Last year, after a lengthy, circuitous journey through the solar system, a NASA probe known as MESSENGER entered into orbit around Mercury. No spacecraft had visited the innermost planet in more than three decades, and none has paid an extended visit. With MESSENGER's arrival, NASA and its international counterparts now have spacecraft stationed at Mercury, Venus, Mars and Saturn—not to mention Earth and the moon. Two more NASA craft are en route to Jupiter and Pluto; yet another ought to reach the dwarf planet Ceres in 2015. Humankind's presence has never stretched so far.
It could stretch farther still, with robots spying down on bizarre moons that might harbor alien life or on the little-understood outermost planets. An even more novel campaign would ferry Martian rocks back to Earth for analysis. NASA had been on track to begin such an ambitious project, but alas, political maneuvering recently forced the space agency to scrap its plans.
The president's proposed budget for 2013 includes drastic cutbacks to planetary science of more than 20 percent that could derail many future missions. Such erratic handling of NASA threatens the nation's steady progress of solar system exploration, which is hypersensitive to the vicissitudes of budget politics.

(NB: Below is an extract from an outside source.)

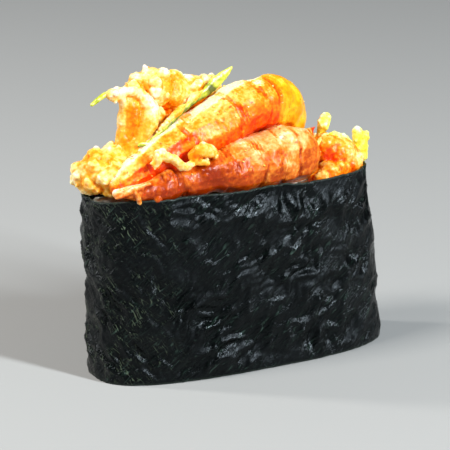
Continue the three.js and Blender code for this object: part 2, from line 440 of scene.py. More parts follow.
# %% Fried batter materials
def fried(name, fleck_share, thin, low, middle, high, thick):
    """A fried skin coloured by one attribute, from thin to thick batter, with painted highlight and painted
    shade mixed in.
    """
    material, tree, surface = new_material(name)
    texture = add(tree, "TexCoord")
    in_mm = add(tree, "Mapping", {"Vector": texture.outputs["Object"], "Scale": IN_MM})
    place = in_mm.outputs[0]
    # This number holds the batter's thickness, with painted highlight and painted shade mixed in.
    coat_and_light = add(tree, "Attribute", attribute_name="coat_and_light")
    gold_and_glow = add(tree, "Attribute", attribute_name="gold_and_glow")
    # Clouds of 2.4 mm where the batter is denser, and a 0.6 mm mottle of single crumbs.
    clouds = add(tree, "TexNoise", {"Vector": place, "Scale": 1 / 2.4, "Detail": 3.0, "Roughness": 0.6})
    crumbs = add(tree, "TexNoise", {"Vector": place, "Scale": 1 / 0.6, "Detail": 2.0, "Roughness": 0.5})
    cloudy = add(tree, "MapRange", {"Value": clouds.outputs[0], 1: 0.3, 2: 0.7, 3: -0.15, 4: 0.15})
    crumby = add(tree, "MapRange", {"Value": crumbs.outputs[0], 1: 0.3, 2: 0.7, 3: -0.07, 4: 0.07})
    uneven = add(tree, "Math", {0: cloudy.outputs[0], 1: crumby.outputs[0]}, operation="ADD")
    depth = add(tree, "Math", {0: coat_and_light.outputs["Fac"], 1: uneven.outputs[0]}, operation="ADD",
                use_clamp=True)
    ramp = add(tree, "ValToRGB", {0: depth.outputs[0]})
    set_ramp(ramp, (0.0, thin), (0.25, low), (0.48, middle), (0.72, high), (0.95, thick))
    # The clear yellow film, where the second attribute is high: partly its own colour and partly painted
    # glow of light through the film.
    film = add(tree, "ValToRGB", {0: clouds.outputs[0]})
    set_ramp(film, (0.36, "E48E0A"), (0.5, "F2AE0E"), (0.64, "F8C42A"))
    golden = add(tree, "Mix", {0: gold_and_glow.outputs["Fac"], 6: ramp.outputs[0], 7: film.outputs[0]},
                 data_type="RGBA")
    # Red flecks of the shrimp's own skin, under a millimetre, that show through thin batter.
    flecks = add(tree, "TexNoise", {"Vector": place, "Scale": 1 / 0.9, "Detail": 1.0})
    fleck = add(tree, "MapRange", {"Value": flecks.outputs[0], 1: 0.66, 2: 0.74, 3: 0.0, 4: fleck_share})
    skin_colour = add(tree, "Mix", {0: fleck.outputs[0], 6: golden.outputs[2], 7: colour("D23604")},
                      data_type="RGBA")
    # Thin batter is oilier and shines more.
    gloss = add(tree, "MapRange", {"Value": depth.outputs[0], 3: 0.28, 4: 0.44})
    # The crust's own crumb, 0.35 mm across.
    grain = add(tree, "TexNoise", {"Vector": place, "Scale": 1 / 0.35, "Detail": 3.0, "Roughness": 0.6})
    bump = add(tree, "Bump", {"Height": grain.outputs[0], "Strength": 0.35, "Distance": 0.00012})
    skin = add(tree, "BsdfPrincipled", {
        "Base Color": skin_colour.outputs[2],
        "Roughness": gloss.outputs[0],
        "Normal": bump.outputs[0],
        "IOR": 1.45,
        "Subsurface Weight": 0.4,
        "Subsurface Radius": (1.0, 0.45, 0.12),
        "Subsurface Scale": 1.6 * MM,
        "Specular IOR Level": 0.22,
        "Coat Weight": 0.06,
        "Coat Roughness": 0.14,
    })
    tree.links.new(skin.outputs[0], surface)
    return material


# Pink-orange shrimp shows through a thin crust: warm orange, with cream where crests and lit sides are
# painted paler as painted highlight.
shrimp_skin = fried("thin_tempura_batter_on_shrimp", 0.7, "DA3400", "F26604", "F69014", "F9C464", "FAE6BC")
# Oil has soaked the crust of the front shrimp, so its low parts are a deep brick red; in its creases and on
# its shaded side that red is painted shade.
flesh_skin = fried("oily_thin_batter_on_shrimp", 0.6, "942A00", "BC4A06", "E27C22", "F2B068", "FAE4C4")
# Thick crust fried crisp and matt: straw yellow, almost no red, and golden in the creases, where the gold
# is painted shade.
batter_skin = fried("crisp_tempura_batter", 0.15, "EC6E00", "F2900A", "F4AE34", "F8CE7C", "F9E6C0")
# Threads of batter with nothing inside: a clear greenish yellow.
sprig_skin = fried("lean_yellow_batter", 0.0, "C08A18", "D8BC2C", "E8D846", "EEE67C", "F6F2BE")
print("four fried materials")

# %% [markdown]
# ## The two long shrimp
#
# A peeled shrimp tapers from its cut neck to its tail, and its shell segments leave soft rings in
# the flesh. The batter on it is thin. It is painted pale along the top and on the side towards the key
# light, as painted highlight, and orange underneath, as painted shade. A string of beads gives the
# taper and the bend, and the rings are grooves at set shares of the length, bent a little by noise so
# that none is a clean circle.


# %% Relief of thin batter
def thin_batter(place):
    """Wrinkles and small blisters of thin batter, in mm."""
    swell = 0.7 * noise.noise(place / 5.5) + 0.3 * noise.noise(place / 2.6)
    wrinkle = 0.1 * (0.5 - abs(noise.noise(place / 1.5)))
    cell = noise.voronoi(place / 1.2)[0][0]
    return swell + wrinkle + 0.1 * max(0.0, 0.6 - cell) + 0.04 * noise.noise(place / 0.5)


def rings(piece, along, shares, width=0.014):
    """1 in each segment groove and 0 between them."""
    bend = 0.06 * swells(piece, 5)
    broken = 0.5 + swells(piece, 3)
    depth = np.zeros(len(along))
    for share in shares:
        depth = np.maximum(depth, np.exp(-((along + bend - share) / width) ** 2))
    return depth * np.clip(broken, 0, 1)


LIT_SIDE = (-0.5, 0.25, 0.83)  # pieces are painted paler where they face this way, up and left towards the key: painted light
print("thin batter at the origin stands out", round(thin_batter(Vector((0, 0, 0))), 2), "mm")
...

Sending robotic missions out into the solar system requires years of preparation. Interplanetary probes depend on cutting-edge technologies that are developed and tested over time. And flight plans often demand a well-timed launch during a brief planetary alignment. Nurturing these complex missions calls for patience and a steady hand. That is why a group of planetary scientists draws up a blueprint for exploration every 10 years or so under the auspices of the National Research Council. This advisory panel issued its most recent report last year, which prioritizes the missions and objectives that will yield the most science per dollar. Shaking up the planetary science division now, for a relatively meager savings of $300 million, would force NASA away from these sensible, well-defined goals.
The most severe cuts were to Mars exploration, long a U.S. specialty. NASA was to begin the process of returning samples from the Red Planet during a joint 2018 mission with the European Space Agency (ESA). That campaign, perhaps the most important flagship project this decade, appears to be dead. With the release of the president's budget request, NASA had to concede that it would withdraw from the 2018 Mars mission, as well as from a 2016 launch, also in collaboration with ESA, of an orbiter that would have sought out the origins of trace gases in the Martian atmosphere. Both missions would have made significant progress toward answering the question of whether Mars was ever habitable.
The budgetary ax also threatens to push other top targets for exploration further into the distance. Foremost among them is Jupiter's moon Europa, which scientists suspect holds an internal ocean that could harbor life. The ice giants Uranus and Neptune have only been investigated in fleeting flybys. These worlds will remain unsolved puzzles without a reversal of regressive policies.
In a fraught fiscal climate, NASA should focus on what it does best and on what offers the best return on investment. Solar system exploration meets both criteria: the U.S. has long led the interplanetary charge, and the resulting scientific benefits have come at a relative bargain. This year NASA's planetary science program cost about $1.5 billion—less than what NASA spent designing a congressionally mandated rocket, the Space Launch System, which appears more likely to satisfy aerospace contractors than to aid the cause of space exploration. Such directives from lawmakers all too often land in NASA's lap without the funds to carry them out.
A mere fraction of a cent from every tax dollar seems a small price to pay for the extension of humanity's robotic reach to distant worlds—one of our greatest accomplishments as a nation, not to mention as a technological species. If planetary science must suffer, the reduction should be phased in gradually so that scientists can try to soften the disruption to long-term plans.